Career

Eleanor Bernert Sheldon, 1920-2021: Pioneer in Social Indicators Movement

May 12, 2021 3619
Eleanor Bernert Sheldon in 1972
Eleanor Bernert Sheldon in 1972

Eleanor Sheldon, a pioneer in the use of social indicators as an important tool of social science, died on May 8 at the age of 101. Sheldon, a sociologist, also pioneered in another way: She was the first female president of the Social Science Research Council, serving from 1972 to 1979, and was the first female director for a number of major American corporations.

With Wilbert E. Moore, she edited the influential 1968 volume Indicators of Social Change–Concepts and Measurements, which arrived just the Great Society-endorsed push for social data saw the need for the sobriquet “social indicators movement.” This book, was “foundational to the social indicators movement,” the Social Science Research Council (SSRC) wrote in a memoriam for Sheldon, defining the movement itself as an effort “to develop statistical measurements to evaluate quality of life and human well-being over time.” The volume would lead to the development of the General Social Survey.

In their book, Sheldon and Moore wrote about harnessing social indicators for change on both a programmatic and societal scale:

Such indicators would give a reading both on the current state of some segment of the social universe and on past and future trends, whether progressive or regressive, according to some normative criteria. The notion of social indicators leads directly to the idea of “monitoring” social change.

She was born Eleanor Harriet Bernert on March 19, 1920 in Hartford, Connecticut. Sheldon did her undergraduate studies at Colby Junior College and then the University of North Carolina at Chapel Hill, graduating in 1942. During World War II she worked in Washington, D.C. in the Princeton University Office of Population Research and then at the Bureau of Agricultural Economics, studying rural migration.

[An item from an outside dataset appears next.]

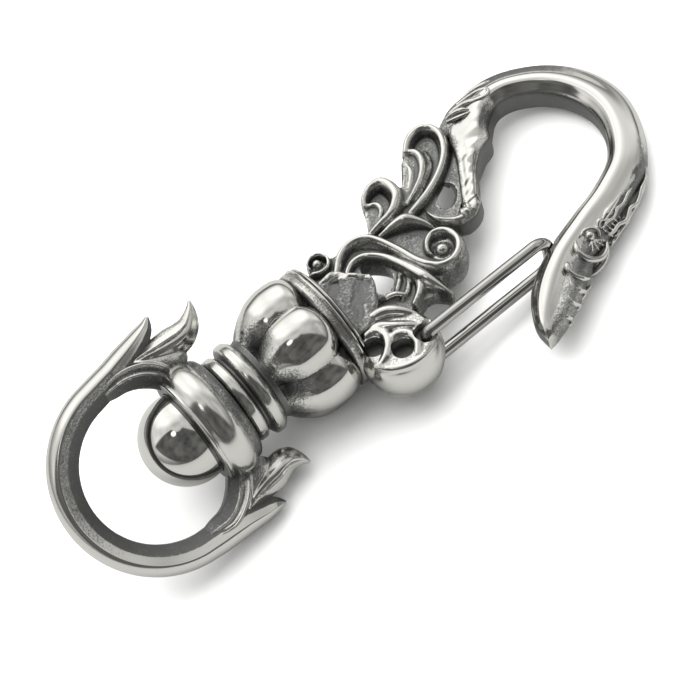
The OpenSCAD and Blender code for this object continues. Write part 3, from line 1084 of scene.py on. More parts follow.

As a William Rainey Harper Fellow, she completed a Ph.D. in sociology at the University of Chicago in 1949, having simultaneously served as associate director of the Chicago Community Inventory, 1917- 50, and co-author of the Chicago Community Fact Book.

Sheldon worked at the SSRC as a staff member in 1950 and 1951 and as a social scientist with the United Nations Population Division in 1951-52 before lecturing in sociology at Columbia University from 1951 to 1952. From 1955 to 1961 she lectured in sociology and at the School of Nursing for the University of California, Los Angeles.

She served as an executive associate at the Russell Sage Foundation from 1961 to 1972, a time when the foundation and Sheldon were doing seminal work on social indicators. (The foundation, for example, published Sheldon and Moore’s book.)

In 1972, Sheldon took the helm at SSRC, and as noted in the council’s memoriam, “undertook a broad range of innovative projects on topics including area studies, human development, research methodology, and law and social science.”

A current family photo of Eleanor Sheldon

Among the initiatives the council spotlighted were the “Television and Social Behavior” (1973-79) and “Mass Communications and Political Behavior” (1974-80) projects, as well as development of the SSRC Committee on Scholarly Communication with China. The latter arose as the United State was re-establishing diplomatic ties with the communist nation, an outreach then being replicated at the academic level.

Sheldon also guided the creation of the SSRC Center for Coordination of Research on Social Indicators, which was based in Washington, D.C. As the SSRC noted, “In the decade that followed, the Council worked with researchers and government agencies to lay a scientific foundation for research on social indicators and to bring this research to policy-makers.”

She was a fellow of the American Statistical Association (1971) and the American Academy of Arts and Sciences. After leaving the SSRC, Sheldon served as the first woman member on the boards of directors for the Mobil Corporation, Citicorp, H.J. Heinz, and Equitable Life Assurance Society. She was a trustee of the Rockefeller Foundation for seven years starting in 1978.